▼▼▼

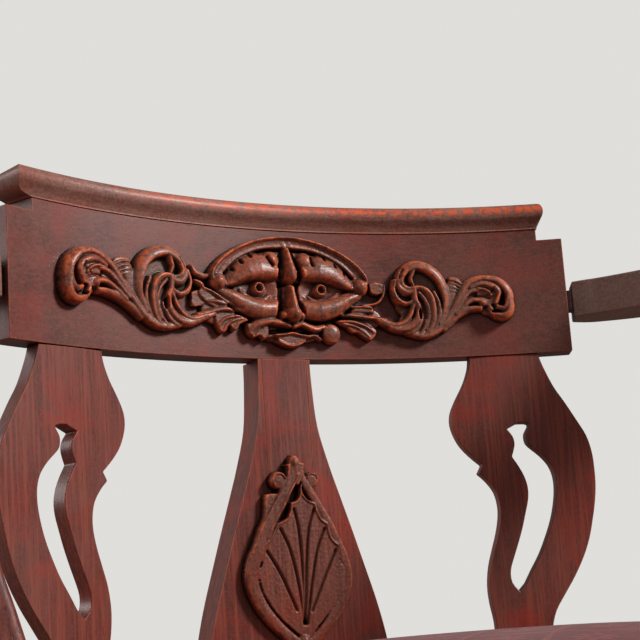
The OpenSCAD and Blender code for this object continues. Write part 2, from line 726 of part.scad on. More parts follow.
// Wood screws of the right half: [x, y, direction, length]
screw_off = block / 2 + 21;
screws = [[glue_side, screw_off, 0, 68], [glue_side, -screw_off, 0, 46], [screw_off, glue_back, 90, 52],
    [screw_off, -glue_front, -90, 46]];
head_d = 2 * screw_d;

module screw_shape(s, grow) {
    translate([s[0], s[1], glue_z + glue_block_h / 2]) rotate(s[2]) rotate([0, 90, 0]) {
        cylinder(d1 = head_d + 2 * grow, d2 = screw_d + 2 * grow, h = 3.2);
        translate([0, 0, 3.2]) cylinder(d = screw_d + 2 * grow, h = s[3] - 3.2 + grow);
    }
}

module block_screw_holes() {
    for (s = screws) screw_shape(s, glue);
    for (s = screws) translate([s[0], s[1], glue_z + glue_block_h / 2]) rotate(s[2]) rotate([0, 90, 0])
        translate([0, 0, -cut]) cylinder(d = head_d + 2 * glue, h = cut);
}

module block_screws() color(steel) both_sides() for (s = screws) screw_shape(s, 0);

// Knee brackets under the rails at each side of a leg
bracket_edge = [[0, -1], [bracket_w, -1], [bracket_w, -5], [bracket_w - 7, -8], [bracket_w * 0.6, -9],
    [bracket_w * 0.42, -13], [bracket_w * 0.34, -20], [bracket_w * 0.22, -bracket_h + 10],
    [6, -bracket_h + 2]];

// Where each rail's outer face leaves a leg, and its turn there: rear rails, then front rails
rear_start = sqrt(seat_r * seat_r - block * block / 4) - 2;
front_start = sqrt(bow_r * bow_r - pow(bow_c + block / 2, 2)) - bow_c - 2;
rear_lean = 8;
front_lean = 35;

module bracket(start, lean) {
    intersection() {
        translate([start, block / 2, leg_h + 1]) rotate(lean) rotate([90, 0, 90])
            translate([-bracket_t, 0, -bracket_t]) linear_extrude(bracket_t)
                polygon(concat([[0, -bracket_h], [0, -1]], shift(bracket_edge, [bracket_t, 0])));
        translate([0, block / 2, 0]) cube([2 * seat_r, seat_r, seat_h]);
    }
}

module knee_brackets(left_start, left_lean, right_start, right_lean) color(mahogany) {
    bracket(left_start, left_lean);
    mirror([0, 1, 0]) bracket(right_start, right_lean);
}

module knee_brackets_back() rotate(90) knee_brackets(rear_start, rear_lean, rear_start, rear_lean);
module knee_brackets_front() rotate(-90) knee_brackets(front_start, front_lean, front_start, front_lean);
module knee_brackets_right() knee_brackets(rear_start, rear_lean, front_start, front_lean);
module knee_brackets_left() mirror([1, 0, 0]) knee_brackets_right();

// Loose seat
frame_z = rebate_z + seat_gap;
frame_top = frame_z + frame_t;
frame_inset = side_gap + cover_t + 0.2;
strap_t = 1.5;
hessian_t = 0.8;
hessian_z = frame_top + 2 * strap_t;
pad_z = hessian_z + hessian_t;
dowel_l = 36;
pad_gap = 0.9;

module seat_frame_piece(right, rear) color(beech) difference() {
    translate([0, 0, frame_z]) linear_extrude(frame_t) intersection() {
        difference() {
            polygon(well(frame_inset));
            seat_plan(land + frame_w);
        }
        translate([right ? 0 : -2 * seat_r, rear ? 0 : -2 * seat_r]) square(2 * seat_r);
    }
    frame_dowels(fit);
}

module frame_dowel(x, y, turn, grow) {
    translate([x, y, frame_z + frame_t / 2]) rotate(turn) rotate([0, 90, 0])
        cylinder(d = dowel_d + 2 * grow, h = dowel_l + 2 * grow, center = true, $fn = 24);
}

dowel_back = back_notch_y - frame_inset - 8;
dowel_side = side_notch_x - frame_inset - 9;

module frame_dowels(grow) {
    for (k = [0, 1]) {
        frame_dowel(0, dowel_back - 12 * k, 0, grow);
        frame_dowel(0, -dowel_back + 14 * k - 6, 0, grow);
        for (side = [1, -1]) frame_dowel(side * (dowel_side - 16 * k), 0, 90, grow);
    }
}

module seat_frame_rear_left() seat_frame_piece(false, true);
module seat_frame_rear_right() seat_frame_piece(true, true);
module seat_frame_front_left() seat_frame_piece(false, false);
module seat_frame_front_right() seat_frame_piece(true, false);
module seat_frame_dowels() color(beech) frame_dowels(0);

module seat_webbing() color(jute) for (layer = [0, 1])
    translate([0, 0, frame_top + layer * strap_t]) linear_extrude(strap_t) intersection() {
        polygon(well(frame_inset + 12));
        rotate(90 * layer) for (k = [-1.5:1:1.5])
            translate([-seat_r, k * strap_w * 1.7 - strap_w / 2]) square([2 * seat_r, strap_w]);
    }

module seat_hessian() color(jute) translate([0, 0, hessian_z]) linear_extrude(hessian_t)
    polygon(well(frame_inset + 6));

// Crown of the seat from its edge inwards: [scale, inset, share of its height, fading of its notches]
crown = [[1, 0, 0.06, 0], [1, 1.5, 0.24, 0], [0.985, 2.5, 0.36, 0.04], [0.93, 2.5, 0.52, 0.25],
    [0.8, 2.5, 0.71, 0.7], [0.62, 2.5, 0.87, 1], [0.4, 2.5, 0.955, 1], [0.18, 2.5, 0.99, 1]];
crown_round = seat_r - land - 16;

// Small round ring in the middle that a crown closes on
function core(z) = [for (q = well(0)) let (d = norm(q)) [8 * q[0] / d, 8 * q[1] / d, z]];
function crown_rings(inset, drop) = concat(
    [for (c = crown) [for (q = well(inset + c[1]))
        let (p = c[0] * (q * (1 - c[3]) + q / norm(q) * (crown_round - inset) * c[3]))
        [p[0], p[1], frame_top + c[2] * crown_h - drop]]],
    [core(frame_top + crown_h - drop)]);

module seat_stuffing() color(hair) {
    gap = cover_t + pad_gap;
    rings = crown_rings(side_gap + gap, gap);
    loft(concat([core(pad_z), at_height(well(side_gap + gap + 0.5), pad_z)],
        [for (j = [1:len(rings) - 1]) rings[j]]));
}

// The cover is one skin: up the outside, over the crown, and back down inside
module seat_cover() color(damask) {
    outer = concat([at_height(well(side_gap), frame_z)], crown_rings(side_gap, 0));
    inner = concat([at_height(well(side_gap + cover_t), frame_z)], crown_rings(side_gap + cover_t, cover_t));
    loft(concat(back_to_front(inner), outer));
}

crest_rail();
crest_cap();
cap_return(-1);  // cap_return_left
cap_return(1);  // cap_return_right
mask_carving();
scroll_carving_left();
scroll_carving_right();
arm_left();
arm_right();
back_leg_post();
back_post_ear_left();
back_post_ear_right();
shell_carving();
left_leg_post();
right_leg_post();
front_leg();
splat_left();
splat_right();
shoe_left();
shoe_right();
rear_rail_left();
rear_rail_right();
front_rail_left();
front_rail_right();
glue_block_back();
glue_block_front();
glue_block_left();
glue_block_right();
block_screws();
knee_brackets_back();
knee_brackets_front();
knee_brackets_left();
knee_brackets_right();
seat_frame_rear_left();
seat_frame_rear_right();
seat_frame_front_left();
seat_frame_front_right();
seat_frame_dowels();
seat_webbing();
seat_hessian();
seat_stuffing();
seat_cover();
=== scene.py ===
"""Corner chair with a carved crest and a loose seat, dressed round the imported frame.

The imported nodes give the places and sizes. Carving, mouldings, turned legs and the sewn
seat are modelled here over their nodes, and the plain joinery keeps its solids with
softened edges. Sizes are in millimetres, as a chair maker writes them, and MM turns them
into metres.
"""

from __future__ import annotations

import json
import logging
import math
from collections.abc import Callable, Iterator, Mapping, Sequence
from contextlib import contextmanager
from dataclasses import dataclass, field
from enum import Enum

import bmesh
import bpy
import numpy as np
from mathutils import Matrix, Vector

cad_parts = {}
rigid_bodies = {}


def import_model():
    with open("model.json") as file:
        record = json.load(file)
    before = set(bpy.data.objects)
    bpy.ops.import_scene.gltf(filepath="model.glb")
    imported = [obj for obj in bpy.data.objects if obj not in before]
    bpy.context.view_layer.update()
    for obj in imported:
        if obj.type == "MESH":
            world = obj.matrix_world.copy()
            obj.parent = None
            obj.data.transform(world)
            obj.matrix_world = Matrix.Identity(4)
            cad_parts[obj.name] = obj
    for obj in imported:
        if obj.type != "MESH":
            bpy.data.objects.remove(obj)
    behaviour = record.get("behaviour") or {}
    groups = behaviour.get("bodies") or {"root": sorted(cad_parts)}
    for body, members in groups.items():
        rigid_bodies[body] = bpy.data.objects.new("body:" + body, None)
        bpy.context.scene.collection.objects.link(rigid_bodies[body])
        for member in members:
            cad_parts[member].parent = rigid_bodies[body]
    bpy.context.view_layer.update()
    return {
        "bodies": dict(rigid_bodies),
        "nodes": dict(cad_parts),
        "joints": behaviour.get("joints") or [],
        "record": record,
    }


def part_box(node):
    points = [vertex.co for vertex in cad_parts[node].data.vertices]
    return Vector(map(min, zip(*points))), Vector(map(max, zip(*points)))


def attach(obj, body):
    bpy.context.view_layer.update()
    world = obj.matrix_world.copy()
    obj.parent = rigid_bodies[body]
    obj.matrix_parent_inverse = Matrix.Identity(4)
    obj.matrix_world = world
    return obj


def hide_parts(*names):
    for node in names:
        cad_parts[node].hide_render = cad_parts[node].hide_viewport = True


LOG = logging.getLogger("corner_chair")
MM = 0.001
FRAME_BODY = "frame"
SEAT_BODY = "seat"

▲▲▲

INSTRUCTIONS TO FOLLOW
Starting at the line that contains "knee_brackets_back();", set down every line up to and including the line that contains "for body, members", exactly as given, and no other line.

CORRECT RESPONSE
knee_brackets_back();
knee_brackets_front();
knee_brackets_left();
knee_brackets_right();
seat_frame_rear_left();
seat_frame_rear_right();
seat_frame_front_left();
seat_frame_front_right();
seat_frame_dowels();
seat_webbing();
seat_hessian();
seat_stuffing();
seat_cover();
=== scene.py ===
"""Corner chair with a carved crest and a loose seat, dressed round the imported frame.

The imported nodes give the places and sizes. Carving, mouldings, turned legs and the sewn
seat are modelled here over their nodes, and the plain joinery keeps its solids with
softened edges. Sizes are in millimetres, as a chair maker writes them, and MM turns them
into metres.
"""

from __future__ import annotations

import json
import logging
import math
from collections.abc import Callable, Iterator, Mapping, Sequence
from contextlib import contextmanager
from dataclasses import dataclass, field
from enum import Enum

import bmesh
import bpy
import numpy as np
from mathutils import Matrix, Vector

cad_parts = {}
rigid_bodies = {}


def import_model():
    with open("model.json") as file:
        record = json.load(file)
    before = set(bpy.data.objects)
    bpy.ops.import_scene.gltf(filepath="model.glb")
    imported = [obj for obj in bpy.data.objects if obj not in before]
    bpy.context.view_layer.update()
    for obj in imported:
        if obj.type == "MESH":
            world = obj.matrix_world.copy()
            obj.parent = None
            obj.data.transform(world)
            obj.matrix_world = Matrix.Identity(4)
            cad_parts[obj.name] = obj
    for obj in imported:
        if obj.type != "MESH":
            bpy.data.objects.remove(obj)
    behaviour = record.get("behaviour") or {}
    groups = behaviour.get("bodies") or {"root": sorted(cad_parts)}
    for body, members in groups.items():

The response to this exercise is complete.